Hüsers: Es ist uns gelungen, wunderbare Schnittstellen zwischen der Stadt Hagen und dem Theater Hagen bei den Zuschusserhöhungen zusammen mit Düsseldorf zu finden. Es ist wohltuend, dass es eine so einmütige Vorgehensweise gab. Diese Personalie konterkariert das natürlich. An dieser Stelle weiß ich wirklich nicht, wie es weiter geht.
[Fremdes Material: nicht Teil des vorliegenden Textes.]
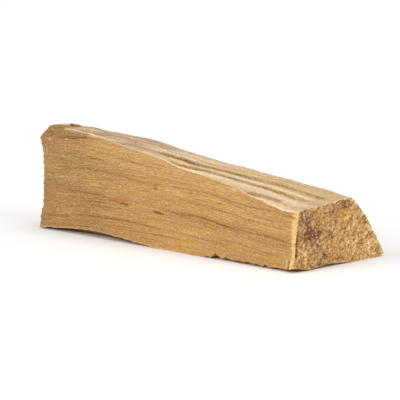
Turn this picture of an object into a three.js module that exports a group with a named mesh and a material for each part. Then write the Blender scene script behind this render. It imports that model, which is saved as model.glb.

Ich hoffe immer noch, dass ein Wunder geschieht und es eine Einigung gibt und dass ich Michael Fuchs als Geschäftsführer behalte.
Das höhere Gehalt, das ein neuer Geschäftsführer bezieht, müsste dann bei den Künstlern eingespart werden?
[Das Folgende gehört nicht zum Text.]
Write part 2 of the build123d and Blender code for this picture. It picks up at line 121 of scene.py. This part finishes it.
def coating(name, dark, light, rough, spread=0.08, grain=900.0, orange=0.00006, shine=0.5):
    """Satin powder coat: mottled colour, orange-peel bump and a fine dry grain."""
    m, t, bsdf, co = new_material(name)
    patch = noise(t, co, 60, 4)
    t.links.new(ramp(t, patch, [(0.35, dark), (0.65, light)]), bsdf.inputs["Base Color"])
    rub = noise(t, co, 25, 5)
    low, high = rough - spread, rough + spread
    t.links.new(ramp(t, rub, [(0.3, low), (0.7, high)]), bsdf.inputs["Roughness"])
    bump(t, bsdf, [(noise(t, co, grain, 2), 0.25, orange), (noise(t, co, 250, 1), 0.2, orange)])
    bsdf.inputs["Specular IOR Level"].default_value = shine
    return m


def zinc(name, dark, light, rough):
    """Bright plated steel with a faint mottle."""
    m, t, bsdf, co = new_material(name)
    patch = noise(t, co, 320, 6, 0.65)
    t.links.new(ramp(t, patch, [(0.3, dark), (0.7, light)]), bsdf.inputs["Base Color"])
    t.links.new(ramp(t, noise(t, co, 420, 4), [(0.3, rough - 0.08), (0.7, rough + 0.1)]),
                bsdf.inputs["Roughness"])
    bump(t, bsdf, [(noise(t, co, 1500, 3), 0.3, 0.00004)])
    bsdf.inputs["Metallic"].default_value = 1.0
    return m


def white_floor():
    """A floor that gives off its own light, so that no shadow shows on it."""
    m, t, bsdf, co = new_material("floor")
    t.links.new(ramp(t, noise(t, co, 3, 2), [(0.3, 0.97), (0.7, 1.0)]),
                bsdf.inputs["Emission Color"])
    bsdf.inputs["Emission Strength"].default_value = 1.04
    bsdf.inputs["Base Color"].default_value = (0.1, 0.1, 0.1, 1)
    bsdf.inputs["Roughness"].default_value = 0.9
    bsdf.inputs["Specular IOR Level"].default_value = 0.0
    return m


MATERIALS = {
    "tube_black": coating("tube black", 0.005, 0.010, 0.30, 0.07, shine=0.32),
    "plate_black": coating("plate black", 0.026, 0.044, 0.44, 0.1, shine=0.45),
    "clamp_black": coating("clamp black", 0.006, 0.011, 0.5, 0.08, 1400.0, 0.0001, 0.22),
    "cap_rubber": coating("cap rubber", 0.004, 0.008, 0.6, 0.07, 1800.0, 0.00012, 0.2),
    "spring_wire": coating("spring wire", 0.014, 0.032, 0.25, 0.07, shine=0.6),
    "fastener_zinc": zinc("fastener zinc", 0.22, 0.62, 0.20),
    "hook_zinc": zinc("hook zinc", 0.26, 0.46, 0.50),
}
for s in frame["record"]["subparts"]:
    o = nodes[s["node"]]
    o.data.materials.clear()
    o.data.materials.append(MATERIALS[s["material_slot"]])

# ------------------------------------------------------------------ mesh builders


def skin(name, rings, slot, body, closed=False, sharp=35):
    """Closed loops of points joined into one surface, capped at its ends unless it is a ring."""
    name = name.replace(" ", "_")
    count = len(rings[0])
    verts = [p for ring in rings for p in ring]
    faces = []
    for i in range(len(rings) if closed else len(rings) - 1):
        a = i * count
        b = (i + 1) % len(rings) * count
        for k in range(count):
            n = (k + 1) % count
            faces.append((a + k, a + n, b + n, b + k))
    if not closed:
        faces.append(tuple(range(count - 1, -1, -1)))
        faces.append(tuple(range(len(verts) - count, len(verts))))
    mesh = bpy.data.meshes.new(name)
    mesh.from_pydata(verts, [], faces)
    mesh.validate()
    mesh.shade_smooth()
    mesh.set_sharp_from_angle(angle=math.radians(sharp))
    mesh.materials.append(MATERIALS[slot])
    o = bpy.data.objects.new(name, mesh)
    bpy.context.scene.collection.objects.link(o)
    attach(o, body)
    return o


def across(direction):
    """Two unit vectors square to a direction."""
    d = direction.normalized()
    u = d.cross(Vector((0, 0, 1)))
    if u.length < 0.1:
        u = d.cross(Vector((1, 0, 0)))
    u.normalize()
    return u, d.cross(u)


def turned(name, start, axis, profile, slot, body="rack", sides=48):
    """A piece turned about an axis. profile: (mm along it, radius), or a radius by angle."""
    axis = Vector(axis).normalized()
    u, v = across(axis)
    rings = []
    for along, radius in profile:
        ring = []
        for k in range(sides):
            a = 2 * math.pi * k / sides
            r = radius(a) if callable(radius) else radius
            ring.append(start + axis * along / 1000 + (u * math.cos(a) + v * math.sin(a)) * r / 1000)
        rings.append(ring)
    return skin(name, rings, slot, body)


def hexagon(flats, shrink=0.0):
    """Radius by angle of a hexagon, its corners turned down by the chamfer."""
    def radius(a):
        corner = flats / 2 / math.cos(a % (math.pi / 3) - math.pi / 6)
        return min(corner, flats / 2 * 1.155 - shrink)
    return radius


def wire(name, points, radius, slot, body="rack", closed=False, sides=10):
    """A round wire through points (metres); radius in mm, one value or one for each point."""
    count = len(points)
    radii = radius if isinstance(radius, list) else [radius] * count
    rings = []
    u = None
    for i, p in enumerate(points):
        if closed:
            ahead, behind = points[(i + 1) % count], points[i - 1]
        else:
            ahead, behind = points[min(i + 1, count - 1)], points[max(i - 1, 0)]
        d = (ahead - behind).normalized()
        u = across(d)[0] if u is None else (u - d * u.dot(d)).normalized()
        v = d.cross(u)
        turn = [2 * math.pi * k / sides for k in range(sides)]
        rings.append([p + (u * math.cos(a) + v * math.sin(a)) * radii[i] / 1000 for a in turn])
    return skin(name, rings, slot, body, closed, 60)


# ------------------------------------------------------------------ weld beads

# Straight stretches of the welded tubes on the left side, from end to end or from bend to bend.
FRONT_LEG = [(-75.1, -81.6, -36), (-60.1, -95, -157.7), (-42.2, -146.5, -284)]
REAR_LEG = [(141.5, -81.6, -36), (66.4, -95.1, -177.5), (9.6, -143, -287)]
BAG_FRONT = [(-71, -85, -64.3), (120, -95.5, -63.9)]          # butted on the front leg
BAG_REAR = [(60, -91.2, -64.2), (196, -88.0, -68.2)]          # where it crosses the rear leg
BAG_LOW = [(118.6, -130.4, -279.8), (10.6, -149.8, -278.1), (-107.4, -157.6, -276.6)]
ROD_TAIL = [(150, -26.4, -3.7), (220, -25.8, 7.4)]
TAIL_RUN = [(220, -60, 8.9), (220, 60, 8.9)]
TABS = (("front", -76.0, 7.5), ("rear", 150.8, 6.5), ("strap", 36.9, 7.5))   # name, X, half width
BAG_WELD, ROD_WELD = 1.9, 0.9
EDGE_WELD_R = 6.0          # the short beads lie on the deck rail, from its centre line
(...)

Fuchs: Jede Einsparung geht auf Kosten des Personals, sei es durch Arbeitsverdichtung oder Personalabbau. In diesem Punkt darf man sich nichts vormachen. Wir haben im laufenden Sparprozess vier Stellen im Orchester, zwei Stellen im Chor, zwei Stellen im Ballett und zwei Stellen bei der Technik gestrichen. Der wichtigste Grundgedanke des aktuellen Sparprogramms ist, das Sparziel wieder einmal mit der Unterstützung aller Beschäftigten zu erreichen. Es wird überschätzt, was sich am Theater Hagen noch einsparen lässt. Wir können zum Beispiel keine zehn Prozent an der Miete einsparen, weil die Stadt unsere Miete festlegt. Der größte Teil unseres Etats ist festgelegt. Das führt zu Verdichtungen in allen Bereichen, bei den Solisten und bei der Technik.
Wie gehen Sie damit um?
Hüsers: Das Paradoxe daran ist, dass die Fördermittel des Landes nach einem Schlüssel gezahlt werden, der sich nach den Personalkosten berechnet. Wir erhalten also im Vergleich zu den Nachbarbühnen relativ wenig Fördermittel, weil wir so wenig Personal haben und Vielen nur die Mindestgage von 2000 Euro Brutto pro Monat zahlen. Das ist ein Teufelskreis: Ich kann keine vernünftigen Gagen zahlen, deshalb bekomme ich auch weniger Landesmittel.
Fuchs: Wenn Sie personalmäßig so eingeschränkt sind, können Sie auch nicht mehr versuchen, Fördermittel für zusätzliche Projekte zu gewinnen, weil es die Kapazität für diese Projekte einfach nicht mehr gibt.
Hüsers: Trotz aller Schwierigkeiten machen wir hier eine hochwertige Theaterarbeit - und das soll auch in Zukunft so bleiben.